The most interesting feature of this enemy was, in my opinion, the method by which it found an underground path to Motor. Erian, the lead programmer on the team, created a tool for me to use that would create custom navigational meshes on solid surfaces. I could place a 3D volume in a scene, and wherever a solid surface appeared, the volume would generate a collection of waypoint objects, placed close together and connected to their immediate neighbors, which I would then use to plot a path from the Miner’s position at that time to Motor’s position (I used Dijkstra’s algorithm, if I remember correctly). Erian, incidentally, now works for Microsoft, and given that was able to produce this tool that blew me away, it’s not hard to understand what they saw in him as a job applicant.


The final enemy I created was called a BandiTurret. Originally, this enemy’s design was very different from what ended up being its final design. It was originally simply called a Bandit. When Motor shot a Bandit or entered its field of view, the Bandit would run to the nearest bit of cover, hide on the other side of it, and peek out from behind the cover occasionally to shoot Motor with its shotgun. I put a considerable deal of work into implementing this original design; I was able to create a system that would determine the nearest usable cover, determine which side of it the Bandit should hide on, run to it, and occasionally raise its head and gun above the cover to fire.
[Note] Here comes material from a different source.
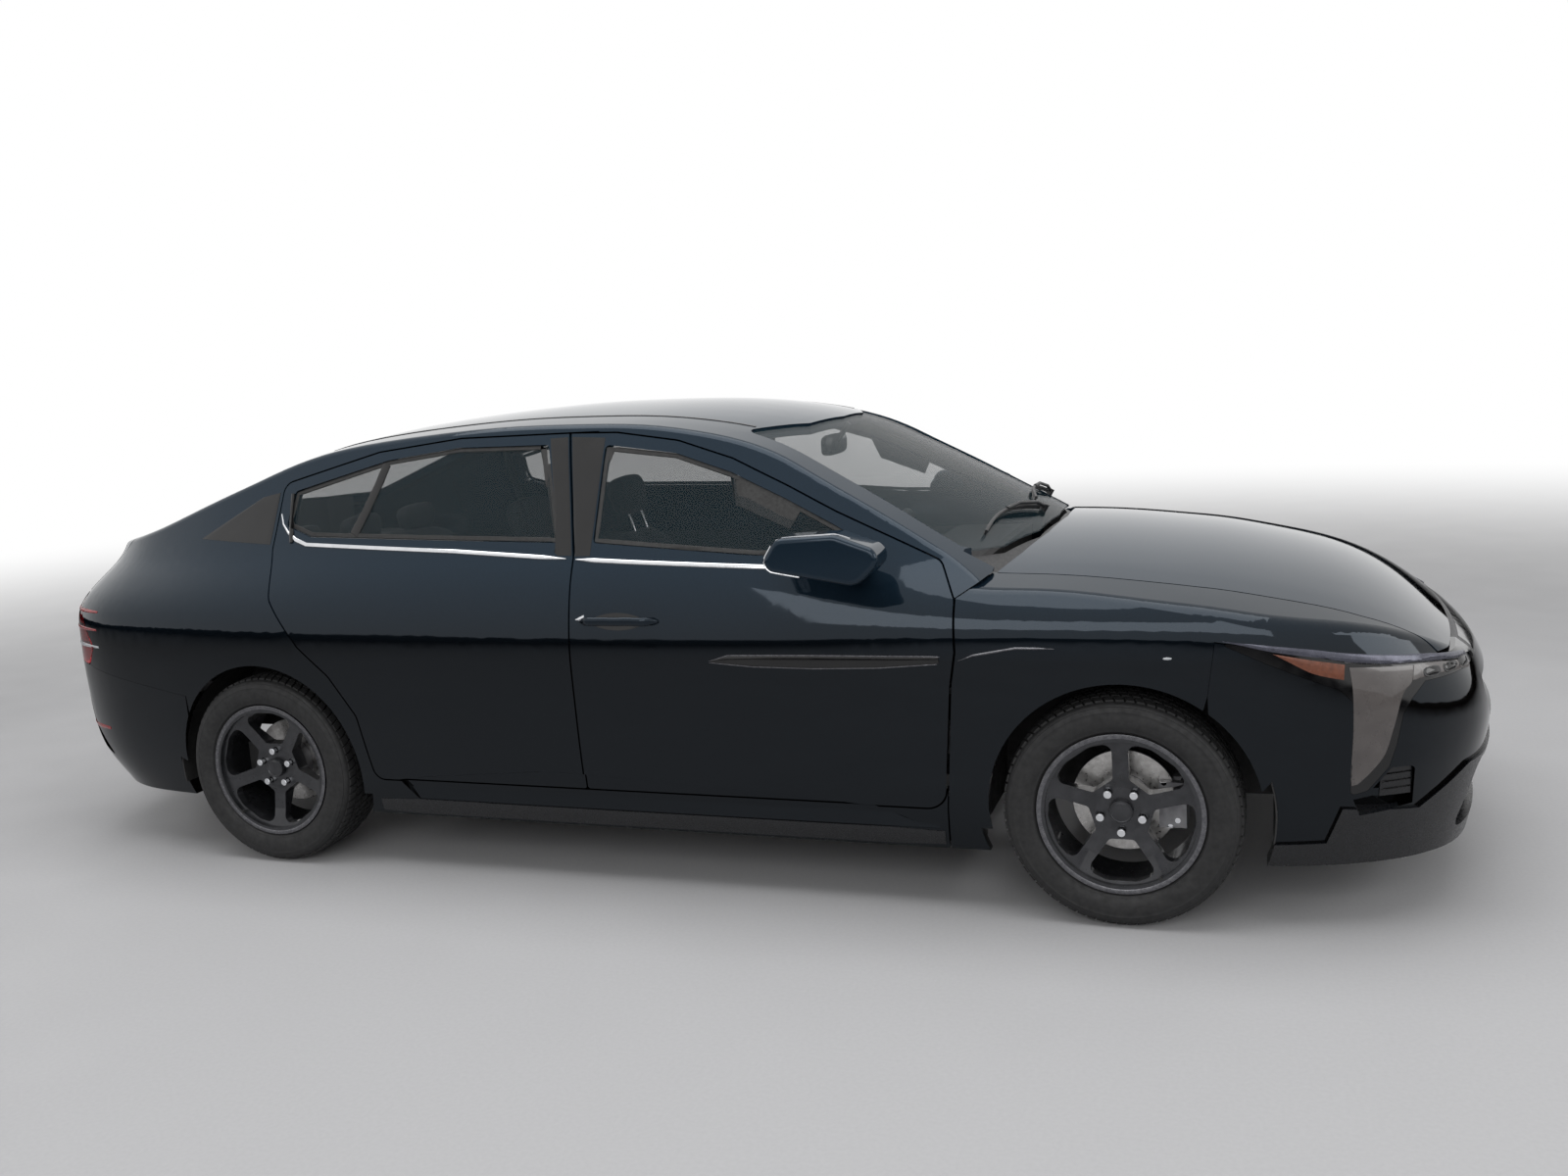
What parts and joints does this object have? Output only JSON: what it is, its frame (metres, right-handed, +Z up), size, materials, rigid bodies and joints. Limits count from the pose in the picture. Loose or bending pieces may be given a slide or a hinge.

Then, scope started getting cut. We simply didn’t have enough animation man-hours to get a the model rigged and create animations for all of the different actions this character would take, so it was decided to replace the Bandit’s legs with tank treads and rename it the BandiTank, which would cut down on the amount of work our tech artist and animators had to do. Then, the scope had to be cut even further, and the enemy was thoroughly redesigned.